'''

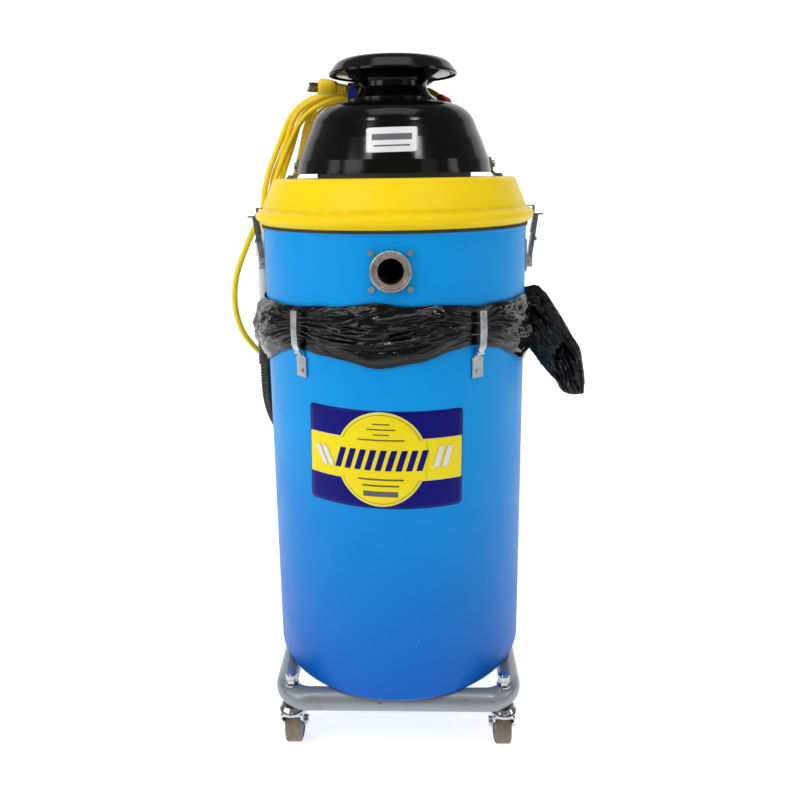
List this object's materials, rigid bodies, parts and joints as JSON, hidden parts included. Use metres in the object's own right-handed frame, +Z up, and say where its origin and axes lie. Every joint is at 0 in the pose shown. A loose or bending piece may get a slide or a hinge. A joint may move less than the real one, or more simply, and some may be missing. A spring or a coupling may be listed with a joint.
{
  "type": "dust collector",
  "caption": "Mobile drum dust collector: blue barrel with bag on a caster dolly, clamped yellow lid, black domed motor head, front inlet port, yellow power cord.",
  "frame": {"origin": "on the floor under the barrel's axis", "axes": "+Z up, -Y to the front, where the inlet port opens, +X to the right seen from the front"},
  "size_m": [0.5853, 0.4328, 1.043],
  "materials": {
    "frame_steel": "grey enamel, satin",
    "zinc": "zinc plated, satin",
    "chrome_race": "bright plated",
    "caster_tyre": "olive-grey, matte",
    "caster_core": "black, satin",
    "barrel_blue": "blue, gloss",
    "lid_yellow": "yellow, gloss",
    "dome_black": "black, gloss",
    "port_black": "black, satin",
    "bag_film": "black film, glossy, creased",
    "gasket_rubber": "black, matte",
    "foam": "mauve-grey foam, matte",
    "filter_cloth": "off-white felt",
    "pipe_white": "white, gloss",
    "hose_black": "black, corrugated",
    "latch_dark": "black, satin",
    "motor_metal": "cast, satin",
    "cord_jacket": "yellow, satin",
    "plug_body": "yellow moulded, satin",
    "gland_red": "red-orange, satin",
    "strap_blue": "blue hook-and-loop, matte",
    "label_white": "white, satin",
    "decal_navy": "navy print, gloss",
    "decal_yellow": "yellow print, gloss"
  },
  "bodies": {
    "base": {"dolly_frame": "frame_steel", "dolly_cross_bars": "frame_steel", "caster_stems": "chrome_race", "stem_nuts": "zinc", "barrel": "barrel_blue", "bag_liner": "bag_film", "bag_cuff": "bag_film", "bag_clip_brackets": "zinc", "balance_hose": "hose_black", "hose_sleeve": "port_black", "hose_elbow": "port_black"},
    "head": {"upper_section": "barrel_blue", "lid_gasket": "gasket_rubber", "inlet_collar": "port_black", "inlet_screws": "zinc", "inlet_elbow": "port_black", "lid": "lid_yellow", "latch_base_left": "zinc", "latch_base_right": "zinc", "motor_dome": "dome_black", "dome_brackets": "zinc", "neck_collar": "port_black", "motor_cap": "dome_black", "exhaust_ring": "foam", "motor_flange": "zinc", "motor_can": "motor_metal", "motor_stator": "motor_metal", "switch_plate": "port_black", "filter_cage": "zinc", "filter_bag": "filter_cloth", "filter_clamp": "zinc", "balance_pipe": "pipe_white", "balance_elbow": "pipe_white", "power_cord": "cord_jacket", "cord_hank": "cord_jacket", "cord_strap": "strap_blue", "cord_gland": "gland_red", "plug": "plug_body"},
    "caster_front_left": {"caster_fork_front_left": "zinc"},
    "wheel_front_left": {"wheel_core_front_left": "caster_core", "wheel_tyre_front_left": "caster_tyre"},
    "caster_front_right": {"caster_fork_front_right": "zinc"},
    "wheel_front_right": {"wheel_core_front_right": "caster_core", "wheel_tyre_front_right": "caster_tyre"},
    "caster_rear_left": {"caster_fork_rear_left": "zinc"},
    "wheel_rear_left": {"wheel_core_rear_left": "caster_core", "wheel_tyre_rear_left": "caster_tyre"},
    "caster_rear_right": {"caster_fork_rear_right": "zinc"},
    "wheel_rear_right": {"wheel_core_rear_right": "caster_core", "wheel_tyre_rear_right": "caster_tyre"},
    "bag_clip_front_left": {"bag_clip_front_left": "zinc"},
    "bag_clip_front_right": {"bag_clip_front_right": "zinc"},
    "bag_clip_rear_left": {"bag_clip_rear_left": "zinc"},
    "bag_clip_rear_right": {"bag_clip_rear_right": "zinc"},
    "latch_left": {"latch_lever_left": "latch_dark", "latch_claw_left": "zinc"},
    "latch_right": {"latch_lever_right": "latch_dark", "latch_claw_right": "zinc"},
    "rotor": {"motor_rotor": "motor_metal"},
    "rocker": {"switch_rocker": "gland_red"}
  },
  "joints": [
    {"name": "caster_front_left_swivel", "type": "hinge", "parent": "base", "child": "caster_front_left", "pos_m": [-0.15928, -0.15928, 0.068], "axis": [0, 0, 1], "continuous": true},
    {"name": "wheel_front_left_spin", "type": "hinge", "parent": "caster_front_left", "child": "wheel_front_left", "pos_m": [-0.15928, -0.13728, 0.03], "axis": [1, 0, 0], "continuous": true},
    {"name": "caster_front_right_swivel", "type": "hinge", "parent": "base", "child": "caster_front_right", "pos_m": [0.15928, -0.15928, 0.068], "axis": [0, 0, 1], "continuous": true},
    {"name": "wheel_front_right_spin", "type": "hinge", "parent": "caster_front_right", "child": "wheel_front_right", "pos_m": [0.15928, -0.13728, 0.03], "axis": [1, 0, 0], "continuous": true},
    {"name": "caster_rear_left_swivel", "type": "hinge", "parent": "base", "child": "caster_rear_left", "pos_m": [-0.15928, 0.15928, 0.068], "axis": [0, 0, 1], "continuous": true},
    {"name": "wheel_rear_left_spin", "type": "hinge", "parent": "caster_rear_left", "child": "wheel_rear_left", "pos_m": [-0.15928, 0.18128, 0.03], "axis": [1, 0, 0], "continuous": true},
    {"name": "caster_rear_right_swivel", "type": "hinge", "parent": "base", "child": "caster_rear_right", "pos_m": [0.15928, 0.15928, 0.068], "axis": [0, 0, 1], "continuous": true},
    {"name": "wheel_rear_right_spin", "type": "hinge", "parent": "caster_rear_right", "child": "wheel_rear_right", "pos_m": [0.15928, 0.18128, 0.03], "axis": [1, 0, 0], "continuous": true},
    {"name": "bag_clip_front_left_hinge", "type": "hinge", "parent": "base", "child": "bag_clip_front_left", "pos_m": [-0.13184, -0.16281, 0.621], "axis": [0.7771, -0.6293, 0], "range_deg": [0, 95]},
    {"name": "bag_clip_front_right_hinge", "type": "hinge", "parent": "base", "child": "bag_clip_front_right", "pos_m": [0.12016, -0.17161, 0.621], "axis": [0.8192, 0.5736, 0], "range_deg": [0, 95]},
    {"name": "bag_clip_rear_left_hinge", "type": "hinge", "parent": "base", "child": "bag_clip_rear_left", "pos_m": [-0.12016, 0.17161, 0.621], "axis": [-0.8192, -0.5736, 0], "range_deg": [0, 95]},
    {"name": "bag_clip_rear_right_hinge", "type": "hinge", "parent": "base", "child": "bag_clip_rear_right", "pos_m": [0.12016, 0.17161, 0.621], "axis": [-0.8192, 0.5736, 0], "range_deg": [0, 95]},
    {"name": "head_lift", "type": "slide", "parent": "base", "child": "head", "axis": [0, 0, 1], "range_m": [0, 0.35]},
    {"name": "latch_left_hinge", "type": "hinge", "parent": "head", "child": "latch_left", "pos_m": [-0.212, 0, 0.727], "axis": [0, -1, 0], "range_deg": [0, 70], "stiffness_Nm_per_rad": 0.6, "springref_deg": -20.05},
    {"name": "latch_right_hinge", "type": "hinge", "parent": "head", "child": "latch_right", "pos_m": [0.212, 0, 0.727], "axis": [0, 1, 0], "range_deg": [0, 70], "stiffness_Nm_per_rad": 0.6, "springref_deg": -20.05},
    {"name": "motor_spin", "type": "hinge", "parent": "head", "child": "rotor", "pos_m": [0, 0, 0.93], "axis": [0, 0, 1], "continuous": true},
    {"name": "switch_rock", "type": "hinge", "parent": "head", "child": "rocker", "pos_m": [0, 0.1515, 0.908], "axis": [1, 0, 0], "range_deg": [0, 12]}
  ]
}
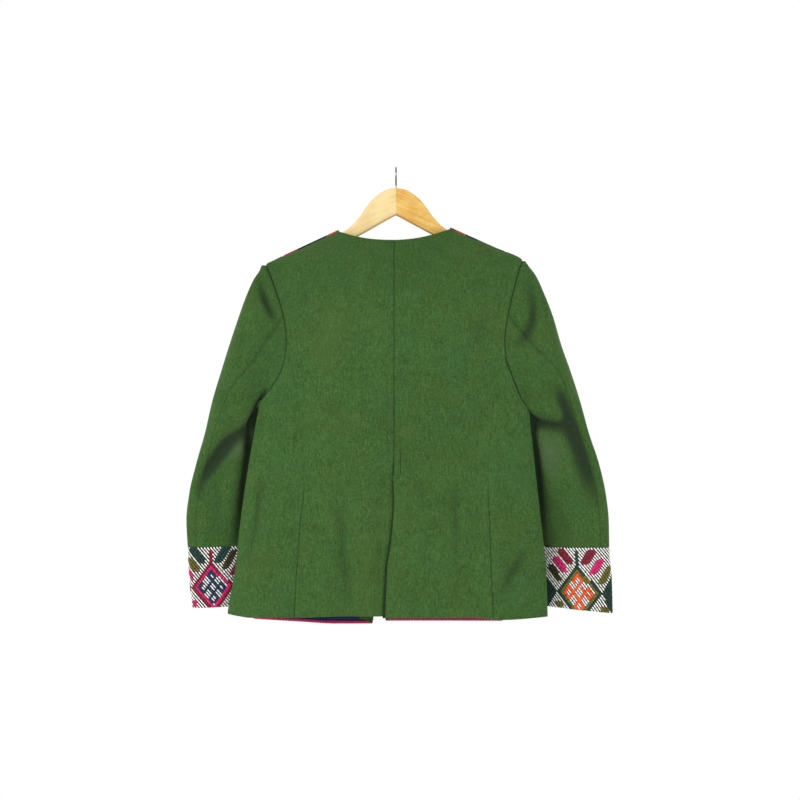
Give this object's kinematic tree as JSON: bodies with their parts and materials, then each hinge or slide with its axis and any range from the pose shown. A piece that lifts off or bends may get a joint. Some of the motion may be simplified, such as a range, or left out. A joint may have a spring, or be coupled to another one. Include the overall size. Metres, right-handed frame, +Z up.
{
  "type": "wool jacket on hanger",
  "caption": "Collarless wool jacket with embroidered cuffs, side panels and a back vent, hanging open on a wooden hanger with a wire hook.",
  "frame": {"origin": "inside of the top of the hanger's hook, where the part hangs", "axes": "+Z up, the jacket's back faces -Y, and +X is the side of the right sleeve"},
  "size_m": [0.6844, 0.1045, 0.7338],
  "materials": {
    "green_wool": "felted wool",
    "textile": "woven, many colours",
    "embroidery": "thick satin stitches",
    "edge_cord": "ribbed cord",
    "pale_wood": "satin lacquer",
    "warm_wood": "satin lacquer",
    "steel": "polished"
  },
  "bodies": {
    "root": {"back_left": "green_wool", "back_right": "green_wool", "side_back_left": "green_wool", "side_back_right": "green_wool", "front_left": "textile", "front_right": "textile", "side_front_left": "green_wool", "side_front_right": "green_wool", "front_facing_left": "green_wool", "front_facing_right": "green_wool", "upper_sleeve_left": "green_wool", "upper_sleeve_right": "green_wool", "under_sleeve_left": "green_wool", "under_sleeve_right": "green_wool", "cuff_left": "embroidery", "cuff_right": "embroidery", "edge_cord_left": "edge_cord", "edge_cord_right": "edge_cord", "hanger_left": "pale_wood", "hanger_right": "warm_wood", "hanger_hook": "steel"}
  },
  "joints": []
}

'''

Collect each line of the entries that has the word "from", copying it in full.

  "frame": {"origin": "on the floor under the barrel's axis", "axes": "+Z up, -Y to the front, where the inlet port opens, +X to the right seen from the front"},
Give this object's kinematic tree as JSON: bodies with their parts and materials, then each hinge or slide with its axis and any range from the pose shown. A piece that lifts off or bends may get a joint. Some of the motion may be simplified, such as a range, or left out. A joint may have a spring, or be coupled to another one. Include the overall size. Metres, right-handed frame, +Z up.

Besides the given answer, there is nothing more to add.